The Commission retained the New Hampshire Center for Public Policy Studies to conduct technical research and analysis for its review. Our first report, A Brief Report on Gambling in New Hampshire, was published in December, 2009.  In this second report, the Center documents the development of a series of inter-related models that analyze the impacts of expanded gambling in New Hampshire. 

 

The Commission requested that we develop a model that supports a “prudent calculation” of the costs and benefits of expanded gambling. Any models were to be based on an understanding of the variation in geography, size and type of expansion, and its impact on state revenues, substitution, economic development, crime, and any offsetting expenditures associated with the social or behavioral implications of expanded gambling.

 

Our models are based on balanced assumptions about the amount of capital investment, the size and type of facility, facility location, population and income levels, and the potential action of other states (i.e.
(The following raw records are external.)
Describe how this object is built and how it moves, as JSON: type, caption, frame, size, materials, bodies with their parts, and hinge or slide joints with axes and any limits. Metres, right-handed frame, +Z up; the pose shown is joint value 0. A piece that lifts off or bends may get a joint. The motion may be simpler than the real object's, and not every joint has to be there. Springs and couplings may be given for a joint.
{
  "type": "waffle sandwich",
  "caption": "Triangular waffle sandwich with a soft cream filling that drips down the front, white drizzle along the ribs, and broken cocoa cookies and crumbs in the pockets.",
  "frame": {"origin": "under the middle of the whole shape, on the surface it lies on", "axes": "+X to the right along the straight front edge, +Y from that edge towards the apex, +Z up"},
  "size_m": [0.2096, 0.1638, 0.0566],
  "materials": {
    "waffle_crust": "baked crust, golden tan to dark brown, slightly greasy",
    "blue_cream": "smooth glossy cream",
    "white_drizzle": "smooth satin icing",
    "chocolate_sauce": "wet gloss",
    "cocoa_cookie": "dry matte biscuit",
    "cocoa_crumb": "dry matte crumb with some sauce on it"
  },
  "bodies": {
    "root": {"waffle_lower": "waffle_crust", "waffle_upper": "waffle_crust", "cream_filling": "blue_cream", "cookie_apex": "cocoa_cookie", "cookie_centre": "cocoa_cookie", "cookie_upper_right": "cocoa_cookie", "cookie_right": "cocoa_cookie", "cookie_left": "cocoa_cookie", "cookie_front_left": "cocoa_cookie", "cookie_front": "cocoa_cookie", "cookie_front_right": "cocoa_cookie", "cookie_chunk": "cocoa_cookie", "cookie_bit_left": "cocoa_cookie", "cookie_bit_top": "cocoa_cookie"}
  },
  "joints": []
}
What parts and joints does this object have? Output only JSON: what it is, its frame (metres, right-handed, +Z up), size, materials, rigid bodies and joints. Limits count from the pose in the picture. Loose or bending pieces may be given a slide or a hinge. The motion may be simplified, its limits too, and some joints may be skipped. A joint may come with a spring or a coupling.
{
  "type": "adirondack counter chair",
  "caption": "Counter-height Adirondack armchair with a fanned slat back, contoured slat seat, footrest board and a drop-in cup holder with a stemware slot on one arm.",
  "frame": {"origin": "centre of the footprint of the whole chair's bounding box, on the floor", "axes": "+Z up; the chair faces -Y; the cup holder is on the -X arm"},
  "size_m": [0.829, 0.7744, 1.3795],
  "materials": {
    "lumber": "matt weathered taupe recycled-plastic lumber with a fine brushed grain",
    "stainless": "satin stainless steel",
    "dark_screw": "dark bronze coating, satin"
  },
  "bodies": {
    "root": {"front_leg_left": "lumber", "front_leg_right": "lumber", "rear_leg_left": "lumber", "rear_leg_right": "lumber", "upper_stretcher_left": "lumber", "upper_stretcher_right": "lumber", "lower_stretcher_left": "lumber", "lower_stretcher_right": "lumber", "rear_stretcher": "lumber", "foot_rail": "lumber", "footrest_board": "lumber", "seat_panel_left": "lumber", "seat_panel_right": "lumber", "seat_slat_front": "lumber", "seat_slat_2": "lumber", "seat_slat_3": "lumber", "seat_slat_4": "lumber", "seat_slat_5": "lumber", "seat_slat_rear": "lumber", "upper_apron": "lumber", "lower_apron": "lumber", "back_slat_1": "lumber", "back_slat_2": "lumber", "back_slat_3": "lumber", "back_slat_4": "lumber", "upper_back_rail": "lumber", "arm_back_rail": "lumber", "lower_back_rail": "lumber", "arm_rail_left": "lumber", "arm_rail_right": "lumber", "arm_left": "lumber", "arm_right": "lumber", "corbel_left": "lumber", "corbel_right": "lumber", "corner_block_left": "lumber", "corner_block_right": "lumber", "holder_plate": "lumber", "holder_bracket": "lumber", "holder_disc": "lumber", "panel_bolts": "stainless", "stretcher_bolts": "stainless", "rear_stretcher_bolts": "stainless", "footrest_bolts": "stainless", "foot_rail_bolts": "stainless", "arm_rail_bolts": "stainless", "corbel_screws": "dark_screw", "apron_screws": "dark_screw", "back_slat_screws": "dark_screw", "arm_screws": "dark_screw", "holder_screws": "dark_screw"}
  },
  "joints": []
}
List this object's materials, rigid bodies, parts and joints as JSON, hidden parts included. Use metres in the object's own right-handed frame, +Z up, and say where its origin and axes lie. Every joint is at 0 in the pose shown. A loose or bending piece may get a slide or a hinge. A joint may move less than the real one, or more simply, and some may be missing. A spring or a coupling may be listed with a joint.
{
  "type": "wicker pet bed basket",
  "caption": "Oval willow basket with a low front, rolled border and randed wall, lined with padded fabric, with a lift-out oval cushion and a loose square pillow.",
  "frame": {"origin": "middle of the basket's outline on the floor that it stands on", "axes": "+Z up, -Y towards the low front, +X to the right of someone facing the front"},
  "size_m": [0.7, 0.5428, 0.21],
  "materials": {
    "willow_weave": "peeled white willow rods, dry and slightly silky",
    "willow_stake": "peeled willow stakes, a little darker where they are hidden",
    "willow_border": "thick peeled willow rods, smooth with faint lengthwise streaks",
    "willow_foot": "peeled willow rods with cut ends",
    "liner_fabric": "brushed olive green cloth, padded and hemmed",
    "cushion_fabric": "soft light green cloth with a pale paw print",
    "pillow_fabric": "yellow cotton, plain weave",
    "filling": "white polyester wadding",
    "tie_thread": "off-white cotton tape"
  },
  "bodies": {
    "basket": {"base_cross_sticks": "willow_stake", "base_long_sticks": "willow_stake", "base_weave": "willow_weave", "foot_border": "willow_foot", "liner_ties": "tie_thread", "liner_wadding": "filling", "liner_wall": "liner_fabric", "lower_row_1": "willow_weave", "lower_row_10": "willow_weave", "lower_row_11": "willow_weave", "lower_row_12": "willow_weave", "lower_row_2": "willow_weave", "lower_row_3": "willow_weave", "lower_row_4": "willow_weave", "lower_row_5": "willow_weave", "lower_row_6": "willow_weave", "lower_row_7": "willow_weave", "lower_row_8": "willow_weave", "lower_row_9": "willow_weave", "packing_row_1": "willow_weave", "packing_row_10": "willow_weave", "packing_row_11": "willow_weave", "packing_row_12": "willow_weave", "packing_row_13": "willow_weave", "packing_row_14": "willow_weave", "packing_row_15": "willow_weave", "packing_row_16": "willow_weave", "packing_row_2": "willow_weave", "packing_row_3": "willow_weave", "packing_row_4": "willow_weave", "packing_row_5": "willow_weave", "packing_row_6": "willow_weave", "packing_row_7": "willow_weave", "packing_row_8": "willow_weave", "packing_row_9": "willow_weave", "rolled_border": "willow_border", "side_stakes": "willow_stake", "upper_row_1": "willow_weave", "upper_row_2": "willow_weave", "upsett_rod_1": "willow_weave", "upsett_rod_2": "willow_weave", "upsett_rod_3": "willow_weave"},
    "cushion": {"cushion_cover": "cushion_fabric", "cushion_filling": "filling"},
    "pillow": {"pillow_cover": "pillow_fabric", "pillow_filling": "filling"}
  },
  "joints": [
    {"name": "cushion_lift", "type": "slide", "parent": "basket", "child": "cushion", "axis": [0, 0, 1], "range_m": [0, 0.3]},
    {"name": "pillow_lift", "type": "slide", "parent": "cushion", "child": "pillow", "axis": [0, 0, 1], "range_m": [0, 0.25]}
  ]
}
Massachusetts) to produce a series of estimates of the revenues to the state, economic development implications, and the financial costs of social impacts associated with gambling. 

 

Any simulation of a complex issue, such as this one, requires significant assumptions. Whether looking at the research on market size, economic development, or problem gambling, the literature on gambling is relatively immature. Because the expansion of gambling outside of Las Vegas or Atlantic City did not occur until the mid-1990s, sufficient data to support the development of a conclusive body of evidence on expanded gambling does not exist. 

 

As a result, those providing estimates of the impact of expanded gambling need to acknowledge uncertainty and to explicitly note that these simulations are just as much an art as a science. Our primary goal in this work is to demonstrate the relationship between policy decisions and the potential cost-benefit of the expansion of gambling, under a set of transparent assumptions. 

 
Our models are based on four major assumptions. These are:
  • The placement of a casino in New Hampshire (or closer to New Hampshire) will increase the number of people that gamble.
  • The farther individuals have to travel, the less likely they are to go to a casino in New Hampshire and vice versa. 
  • The attractiveness, size and amenities – the gravity of a facility – and competition in the market affects gambling behavior.
  • For a small share of the population, exposure to gambling results in pathological behavior that creates a set of social issues which – if they can be quantified -- are offsets to the potential benefits of expanded gambling.